В годы, когда Сталин лично утруждал себя, выясняя — не должно быть больше одной пилы на четыре крестьянских хозяйства, не может частник косить траву для своего скота косой, должен рвать ее руками, —мешок картошки и окуней мог стать спасением от голодной смерти для целой семьи. А люди ведь страшные эгоисты — если не считать ничтожного процента патологических личностей, их куда больше мировой революции или там построения тысячелетних империй интересует жизнь и здоровье своих детей. Ах, эти непозволительные люди! Вечно они путаются под ногами строителей новых обществ и «великих» империй!

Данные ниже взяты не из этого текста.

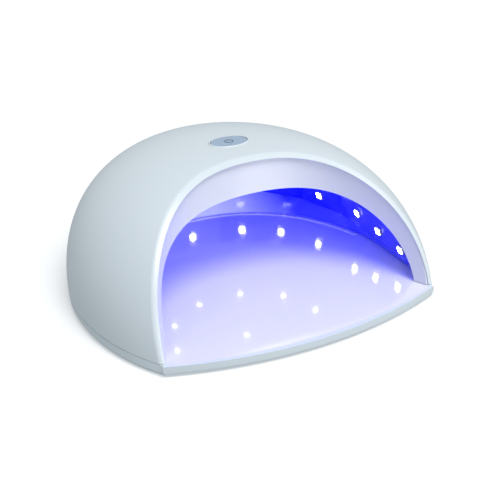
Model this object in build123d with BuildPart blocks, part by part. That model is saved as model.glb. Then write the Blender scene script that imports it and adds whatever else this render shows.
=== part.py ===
from build123d import *

import os
from math import asin, cos, degrees, radians, sin, sqrt

# Dome-shaped curing lamp: a leaning white dome with an arched mouth stands on a lift-off
# tray. +X is the width, +Y points to the back, +Z up. The origin is under the middle of
# the lamp, on the surface that it stands on. Millimetres.

# --- outer form -------------------------------------------------------------------------
half_width = 113.0
half_depth = 126.5        # of the whole ellipse, before the mouth cuts its front away
height = 86.0
lean = 21.5               # how far the crown lies behind the middle of the base
side_power = 2.54         # roundness of the wall's profile
crown_power = 2.2
mouth_y = -94.5           # the straight line between the two front corners
body_y = mouth_y + 77.0   # middle of the base ellipse
mouth_radius = 137.5      # the mouth is cut by a large cylinder along X
mouth_axis = (0, mouth_y + 131.7, -39.6)
mouth_tilt = 41.4         # the mouth leans back by this angle from the vertical
lip_radius = 3.2          # rounding of the arched edge round the mouth
lip_bulge = 17.5          # how far the tray's front curves out beyond the corners

# --- levels and walls ---------------------------------------------------------------------
tray_bottom = 1.0
tray_top = 7.0
seam = 0.4                # open joint between the tray and the housing
shell_wall = 1.9
liner_wall = 2.0
bezel_wall = 2.6
frame_plate = 2.0
gap = 0.15                # between neighbouring mouldings of one assembly
housing_bottom = tray_top + seam
frame_top = housing_bottom + frame_plate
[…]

Васюганье, места по реке Томи (той самой, на которой стоит город Томск), по ее притокам, стало классическим местом ссылки в 1920—1930-е годы. Там кончили свои дни многие русские люди, в том числе и учитель С. Есенина Николай Алексеевич Клюев. В конце 1970-х годов река Томь начала подмывать высокий яр возле села Колпашево, и по реке поплыли сотни, тысячи мумифицированных трупов. Почему в песках Колпашева яра трупы мумифицировались, становились легкими и плавучими, я не могу объяснить, но вот именно таково их свойство.
А власти, естественно, прилагали невероятные усилия для того, чтобы любой ценой скрыть от населения страны совершенные здесь преступления. Трупы вылавливались, уничтожались по ночам, на Колпашевом яру велись целые раскопки, чтобы скрыть и тайком уничтожить как можно больше мумифицированных тел. Огромную роль в организации всего этого сыграл Егор Лигачев, десять лет спустя прославившийся как яростный борец против «перестройки» и вообще любого движения вперед.
В 1980-е годы о Колпашевом яре даже написали несколько книг, порой очень и очень неплохих. Но потом, конечно же, появились более важные занятия — например, искать золото КПСС или пытаться разбогатеть с помощью своего ваучера, и о Колпашевом яру опять забыли.
Вот в гиблое Васюганье и ссылали старообрядцев с Алтая. Их и на Алтай сослали — еще при Екатерине II, но тут Сталин и его соколы сочли, что нечего упрямым старообрядцам, не любящим Советской власти, жить в таких благодатных краях, и пересослали еще раз — в глухую темнохвойную тайгу, в общество комаров и туч гнуса.
Мой информатор, Николай Савельевич Печуркин, вырос на этой гиблой земле, совсем недалеко от Колпашева яра. Только он был совсем маленьким, когда в сотне верст от его деревни помирал Николай Алексеевич Клюев: он дожил до более осмысленных времен, получил образование и стал крупным ученым международного класса.
По его словам, колес боялись не только в Васюганье, но еще когда жили на Алтае. А в годы его детства, в предвоенные годы, говорилось об этом очень много. Как это бывает довольно часто, Николаю Савельевичу особенно запомнились самые тяжелые годы, после смерти матери: тогда хозяйкой в доме стала его старшая сестра, в ее 14 лет. Отец ломался на работе до поздней ночи, дети постоянно оказывались предоставлены сами себе. Зимними вечерами изба освещалась сосновыми щепочками, которые складывали шалашиком на плите или перед топкой печи. Огонек отбрасывал блики на потолок, позволял хоть немного разглядеть окружающее.
При этом первобытном освещении старшие девочки пряли и ткали, готовили пищу, то есть делали уже взрослую женскую работу в свои 13—14 лет. А в избу набивалось много соседских ребятишек, и уж, конечно, в такой еле освещенной избе, углы которой тонули во тьме, милое дело было рассказывать страшные истории — в том числе и про живые ведьмины колеса.
— А сами вы такое колесо видели? — спрашиваю Савельича.
— Вроде бы видел… Раза два испугался сильно, потому что вроде ехало что-то за мной. Но я сразу же двигался к жилью, а было это недалеко от деревни. Так что наверняка не знаю, что это такое было; во всяком случае, никакое колесо за мной не гналось по тропинкам, этого не было.